Where AI Fits Into Music Video Production
AI is not replacing the core creative decisions that make a music video memorable. It is changing how quickly teams can test, visualize, and iterate.
In Pre-Production
AI is already useful for:
- generating fast mood references
- creating look exploration boards
- drafting scene variations
- visualizing performance setups
- testing color or lighting directions
With tools like video style transfer, teams can quickly see how one concept might feel in multiple visual languages before they commit to a full art direction package.
In Production Design and Planning
AI can help smaller teams punch above their weight by turning rough ideas into clearer briefs. That is especially helpful for independent artists who need sharper prep without agency-scale resources.
In Post-Production
AI is also influencing:
- cleanup and compositing workflows
- background replacement and scene extension
- subtitle and localization support
- speedier visual experimentation
- asset generation for social cutdowns
For example, AI background remover workflows can simplify shots that would once have required more expensive setups or additional VFX labor. Voice-led concept pieces also benefit from faster temp narration, and an AI voiceover pass can help teams judge timing before a final vocal or artist dialogue track is locked.
The real benefit is not "push button, get masterpiece." The benefit is more iterations before lock. That matters in music video work, where the difference between a decent idea and a memorable one is often the tenth version, not the first.
What Makes a Music Video Feel Expensive
Budget helps, but audiences often read "high value" from decisions, not cost.
A video feels premium when it has:
- a clear visual thesis
- disciplined color and lighting
- confident camera choices
- strong performance direction
- well-timed editorial rhythm
- one or two unforgettable hero moments
Cheap-looking videos usually fail for the opposite reason: too many ideas, weak art direction, flat coverage, or no visual hierarchy.
If the concept is strong, even a limited-budget production can feel intentional. Many standout videos succeed because they choose one visual lane and execute it with discipline.
Common Production Mistakes
Music videos often fail in predictable ways.
Over-Explaining the Song
Literal lyric illustration can flatten the emotional range of a track. The video should add dimension, not just subtitles in cinematic form.
Confusing Activity With Momentum
Fast cuts, effects, and camera moves do not automatically create energy. If the visual rhythm is disconnected from the song's structure, the result feels noisy instead of musical.
Ignoring the Artist's Natural Presence
Some artists thrive in choreographed precision. Others feel strongest in looser documentary-style setups. Forcing the wrong performance mode usually shows.
Treating Social Clips as an Afterthought
If no alternate framing, pickup shots, or vertical-safe compositions are planned, the marketing team ends up repurposing footage that was never designed to work in those spaces.
The Future of Music Video Production
Music videos are not disappearing.
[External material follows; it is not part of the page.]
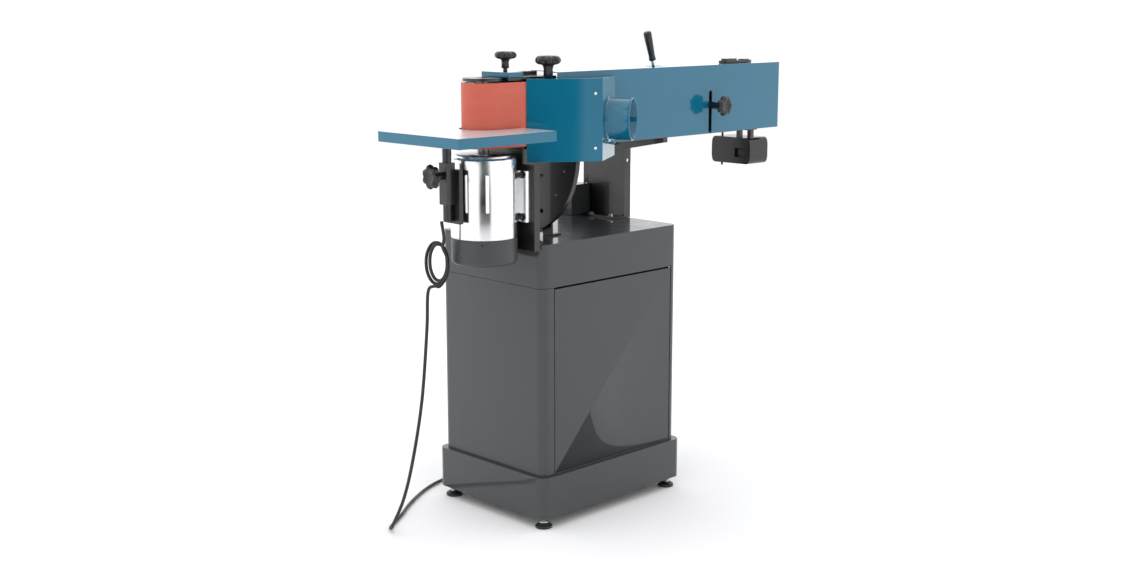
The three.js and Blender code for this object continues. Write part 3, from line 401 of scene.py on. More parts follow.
def smooth_curve(points, per_span):
    """Points along a Catmull-Rom curve through the given ones."""
    p = [Vector(q) for q in points]
    p = [2 * p[0] - p[1], *p, 2 * p[-1] - p[-2]]
    out = []
    for i in range(1, len(p) - 2):
        for k in range(per_span):
            t = k / per_span
            a, b, c, d = p[i - 1], p[i], p[i + 1], p[i + 2]
            out.append(0.5 * (
                2 * b + (c - a) * t + (2 * a - 5 * b + 4 * c - d) * t * t
                + (3 * b - a - 3 * c + d) * t ** 3
            ))
    return out + [p[-2]]


def sweep(points, radius, sides=12):
    """A round bar along a line of points, with domed ends."""
    bm = bmesh.new()
    side = Vector((1, 0, 0))
    rings = []
    for i, point in enumerate(points):
        along = (points[min(i + 1, len(points) - 1)] - points[max(i - 1, 0)]).normalized()
        side = (side - along * side.dot(along)).normalized()
        other = along.cross(side)
        ring = []
        for k in range(sides):
            angle = 2 * math.pi * k / sides
            offset = side * math.cos(angle) + other * math.sin(angle)
            ring.append(bm.verts.new(point + offset * radius))
        rings.append(ring)
    for a, b in zip(rings, rings[1:]):
        for k in range(sides):
            j = (k + 1) % sides
            bm.faces.new((a[k], a[j], b[j], b[k]))
    bm.faces.new(list(reversed(rings[0])))
    bm.faces.new(rings[-1])
    bmesh.ops.recalc_face_normals(bm, faces=bm.faces)
    return bm


def piece(name, bm, body, slot, stands_for=(), edge=0.0, segments=2, sharp=32.0, top=None):
    """Makes a mesh a visible piece of a body. edge rounds its sharp edges by that much.
    top, if given, is the slot of its upward faces."""
    obj = linked(name, bm, FINISH[slot])
    mesh = obj.data
    if top:
        mesh.materials.append(FINISH[top])
        highest = max(v.co.z for v in mesh.vertices)
        for face in mesh.polygons:
            if face.normal.z > 0.99 and face.center.z > highest - 0.1 * MM:
                face.material_index = 1
    mesh.shade_smooth()
    mesh.set_sharp_from_angle(angle=math.radians(sharp))
    if edge:
        rounding = obj.modifiers.new("edge", "BEVEL")
        rounding.width = edge
        rounding.segments = segments
        rounding.limit_method = "ANGLE"
        rounding.angle_limit = math.radians(30)
        rounding.harden_normals = True
    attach(obj, body)
    if stands_for:
        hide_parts(*stands_for)
    return obj


def refined(node, slot, edge=0.8 * MM, **options):
    """A CAD node's own shape, with its flat faces whole and its edges rounded."""
    bm = bmesh.new()
    bm.from_mesh(frame["nodes"][node].data)
    bmesh.ops.remove_doubles(bm, verts=bm.verts, dist=2e-6)
    bmesh.ops.dissolve_limit(
        bm, angle_limit=math.radians(0.5), verts=bm.verts, edges=bm.edges
    )
    return piece(f"{node}_shape", bm, BODY_OF[node], slot, [node], edge, **options)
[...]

They are expanding into a broader visual release system.
The next phase will likely be shaped by:
- hybrid horizontal and vertical production
- faster concept iteration with AI
- virtual production and lightweight VFX pipelines
- localized versions for global audiences
- more reusable footage captured from one efficient shoot
As image generation quality improves, newer visual models such as Seedream 5 also make it easier to develop richer reference frames, poster concepts, and stylized campaign imagery around a release.
That does not reduce the importance of craft. It raises the standard for planning. Teams now need cinematic thinking, platform awareness, and editorial adaptability at the same time.
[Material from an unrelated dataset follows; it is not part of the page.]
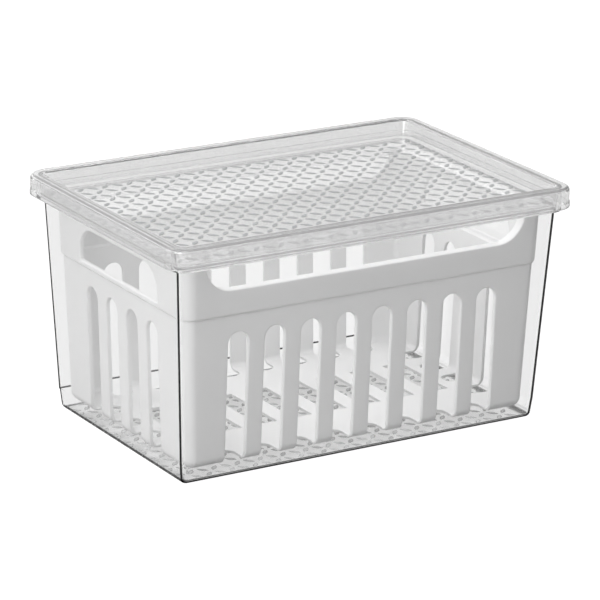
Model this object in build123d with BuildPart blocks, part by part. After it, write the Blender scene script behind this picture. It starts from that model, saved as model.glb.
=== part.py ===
from build123d import *
import os
from math import atan, degrees

# Food storage box for a fridge: a clear tapered bin, a slotted drain basket that
# stands inside it on four short feet, and a lid that drops over the rim.
# Millimetres, +Z up, +X along the length, origin in the middle of the base.

# Overall
box_length = 300.0
box_width = 205.0
bin_height = 159.1

# Lid
lid_height = 13.6
lid_corner = 14.8
lid_wall = 1.8
bead_height = 3.6
bead_proud = 0.4
bead_edge = 0.3
ridge_width = 9.5
ridge_outer_round = 2.8
ridge_inner_chamfer = 1.2
recess_depth = 12.6
recess_draft = 0.08

# Bin
bin_wall = 2.4
bin_floor = 2.0
bin_round = 4.2
bin_draft = 0.051
base_band_height = 14.0
base_band_draft = 0.1
base_band_step = 0.3
end_ledge_width = 3.7
side_ledge_width = 5.6
ledge_thickness = 1.5
rim_thickness = 1.8
rim_gap = 0.5
ledge_gap = 0.4

# Basket
basket_wall = 2.8
basket_floor = 2.0
basket_round = 6.5
basket_draft = 0.037
basket_end_gap = 4.7
basket_side_gap = 3.3
basket_top_gap = 1.2
band_height = 37.2
band_proud = 1.6
band_slope = 1.4
band_step = 0.3
lip_width = 6.0
lip_thickness = 2.4
foot_height = 5.3
foot_diameter = 8.5
foot_inset_x = 47.0
foot_inset_y = 35.0

# Slots of the basket
slot_pitch = 26.6
slot_width = 14.7
slot_below_band = 12.2
slot_margin = 16.0
side_wrap_inset = 19.2
end_wrap_inset = 20.1
middle_slot_length = 59.5

# Handle holes and scoops of the basket
handle_width = 102.6
handle_height = 23.1
handle_below_rim = 10.3
handle_round = 16.5
scoop_margin = 14.8
scoop_depth = 20.3
scoop_round = 19.5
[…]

The directors who thrive in this environment will be the ones who can protect a strong core idea while designing for many outputs.
Conclusion
The history of music video production is really the history of how music learns to live on screen. From early promotional clips to MTV spectacle to today's multi-platform releases, the format has kept evolving without losing its core purpose: turning sound into a memorable visual experience.
The tools have changed. The timelines have changed. The distribution logic has changed. But the central challenge remains the same: create images that feel inseparable from the song.
That is why music videos still matter. At their best, they do not just support a track. They expand it.